There are more advanced usage options of GHDL, but for now we analyze individual files, check if we have everything and then execute our simulation.

In my particular case I need the following files to be known be GHDL.

$ ghdl -a --workdir=uart_vhdl/work --work=max_uart uart_vhdl/uart.vhd
$ ghdl -a --workdir=uart_vhdl/work --work=max_uart uart_vhdl/uart_tx.vhd
$ ghdl -a --workdir=uart_vhdl/work --work=max_uart uart_vhdl/clock_divider.vhd

$ ghdl -a --workdir=work --work=work pixel_line_cnt.vhd
$ ghdl -a -Puart_vhdl/work --workdir=work --work=work top.vhd

If the top design where the library is included can be analyzed w/o GHDL puking, you have done everything right.

Basically, two libraries are created: The default work library and our own library, which is called max_uart in that case.

With the --dir option we can check whether it GHDL understood what we want from it.

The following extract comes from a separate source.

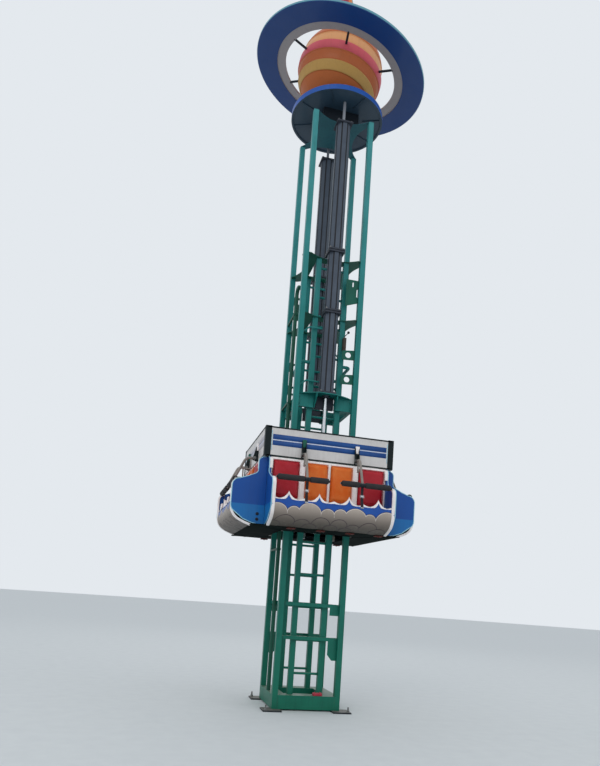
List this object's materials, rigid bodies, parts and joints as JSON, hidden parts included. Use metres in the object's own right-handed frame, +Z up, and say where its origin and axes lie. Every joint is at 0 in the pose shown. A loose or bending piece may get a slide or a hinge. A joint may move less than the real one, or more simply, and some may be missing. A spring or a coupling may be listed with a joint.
{
  "type": "drop tower ride",
  "caption": "Drop tower ride with a four-sided gondola of bucket seats and lap bars, lifted by two cylinders, and a ringed planet on top.",
  "frame": {"origin": "on the tower's axis at ground level, under the foot plates", "axes": "+Z up along the tower, -Y towards the front bench, +X to the right seen from the front"},
  "size_m": [2.7932, 2.8254, 11.861],
  "materials": {
    "green_paint": "satin enamel",
    "dark_steel": "satin enamel",
    "grey_tube": "powder coat",
    "bright_rod": "polished",
    "blue_paint": "gloss enamel",
    "planet_shell": "gelcoat",
    "shoe_plastic": "moulded",
    "white_panel": "satin enamel",
    "white_shell": "gelcoat",
    "blue_shell": "gelcoat",
    "red_vinyl": "vinyl",
    "orange_vinyl": "vinyl",
    "bar_steel": "satin",
    "black_foam": "foam"
  },
  "bodies": {
    "tower": {"base_frame": "green_paint", "foot_plates": "dark_steel", "corner_posts": "green_paint", "inner_columns": "green_paint", "ladder_rungs": "green_paint", "cross_bars": "green_paint", "tie_plate_lower": "green_paint", "tie_plate_upper": "green_paint", "cylinder_beams": "green_paint", "front_cylinder": "grey_tube", "rear_cylinder": "grey_tube", "cylinder_flanges": "grey_tube", "hanger_rods": "bright_rod", "head_plate": "green_paint", "crown_neck": "dark_steel", "crown_disc": "blue_paint", "planet": "planet_shell", "planet_ring": "blue_paint", "ring_struts": "dark_steel", "rocket": "planet_shell", "bracket_plates": "green_paint", "service_pipes": "green_paint", "conduit": "dark_steel"},
    "gondola": {"carriage_rails_x": "dark_steel", "carriage_rails_y": "dark_steel", "carriage_uprights": "dark_steel", "carriage_arms": "dark_steel", "guide_shoes": "shoe_plastic", "lift_rods": "bright_rod", "header_panels": "white_panel", "header_corners": "dark_steel", "bar_brackets": "dark_steel", "bench_front": "white_shell", "bench_right": "white_shell", "bench_rear": "white_shell", "bench_left": "white_shell", "skirts": "blue_shell", "cheeks_x": "blue_shell", "cheeks_y": "blue_shell", "back_pads_red": "red_vinyl", "back_pads_orange": "orange_vinyl"},
    "bar_front_1": {"lap_bar_front_1": "bar_steel", "rollers_front_1": "black_foam"},
    "bar_front_2": {"lap_bar_front_2": "bar_steel", "rollers_front_2": "black_foam"},
    "bar_right_1": {"lap_bar_right_1": "bar_steel", "rollers_right_1": "black_foam"},
    "bar_right_2": {"lap_bar_right_2": "bar_steel", "rollers_right_2": "black_foam"},
    "bar_rear_1": {"lap_bar_rear_1": "bar_steel", "rollers_rear_1": "black_foam"},
    "bar_rear_2": {"lap_bar_rear_2": "bar_steel", "rollers_rear_2": "black_foam"},
    "bar_left_1": {"lap_bar_left_1": "bar_steel", "rollers_left_1": "black_foam"},
    "bar_left_2": {"lap_bar_left_2": "bar_steel", "rollers_left_2": "black_foam"}
  },
  "joints": [
    {"name": "gondola_lift", "type": "slide", "parent": "tower", "child": "gondola", "axis": [0, 0, 1], "range_m": [-2.1, 1.6]},
    {"name": "bar_front_1_lift", "type": "hinge", "parent": "gondola", "child": "bar_front_1", "pos_m": [-0.385, -0.985, 3.52], "axis": [-1, 0, 0], "range_deg": [0, 88]},
    {"name": "bar_front_2_lift", "type": "hinge", "parent": "gondola", "child": "bar_front_2", "pos_m": [0.385, -0.985, 3.52], "axis": [-1, 0, 0], "range_deg": [0, 88]},
    {"name": "bar_right_1_lift", "type": "hinge", "parent": "gondola", "child": "bar_right_1", "pos_m": [0.985, -0.385, 3.52], "axis": [0, -1, 0], "range_deg": [0, 88]},
    {"name": "bar_right_2_lift", "type": "hinge", "parent": "gondola", "child": "bar_right_2", "pos_m": [0.985, 0.385, 3.52], "axis": [0, -1, 0], "range_deg": [0, 88]},
    {"name": "bar_rear_1_lift", "type": "hinge", "parent": "gondola", "child": "bar_rear_1", "pos_m": [0.385, 0.985, 3.52], "axis": [1, 0, 0], "range_deg": [0, 88]},
    {"name": "bar_rear_2_lift", "type": "hinge", "parent": "gondola", "child": "bar_rear_2", "pos_m": [-0.385, 0.985, 3.52], "axis": [1, 0, 0], "range_deg": [0, 88]},
    {"name": "bar_left_1_lift", "type": "hinge", "parent": "gondola", "child": "bar_left_1", "pos_m": [-0.985, 0.385, 3.52], "axis": [0, 1, 0], "range_deg": [0, 88]},
    {"name": "bar_left_2_lift", "type": "hinge", "parent": "gondola", "child": "bar_left_2", "pos_m": [-0.985, -0.385, 3.52], "axis": [0, 1, 0], "range_deg": [0, 88]}
  ]
}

$ ghdl --dir --workdir=uart_vhdl/work --work=max_uart
# Library max_uart
# Directory: uart_vhdl/work/
package uart_pkg
entity clock_divider
architecture clock_divider_rtl of clock_divider
entity uart_tx
architecture uart_tx_rtl of uart_tx

Nice! The same we can do for our default work library to double-check if GHDL is set up straight. I can now analyze and execute the testbench of my top design, the entity top_tb.

$ ghdl -a -Puart_vhdl/work --workdir=work --work=work top_tb.vhd
$ ghdl -r -Puart_vhdl/work --workdir=work --work=work top_tb --vcd=top.vcd

--vcd creates a file, that we can feed into our wave viewer. I noticed, that GHDL can be quite bitchy with the order of CLI arguments. I guess there is no argparse implementation for Ada- haha. (GHDL is written in Ada.)

For further information on GHDL usage you should take a look at the GHDL manual ^[8].

As a last step we ask GTKWave to display the freshly generated waveforms.

$ gtkwave top.vcd top.gtkw

Personally, I like to have my sessions settings stored in a .gtk file as you can see above.

I hope this article helped you to get your head around how to construct a clean design structure for your VHDL project, that leverages GHDL, a tremendous tool.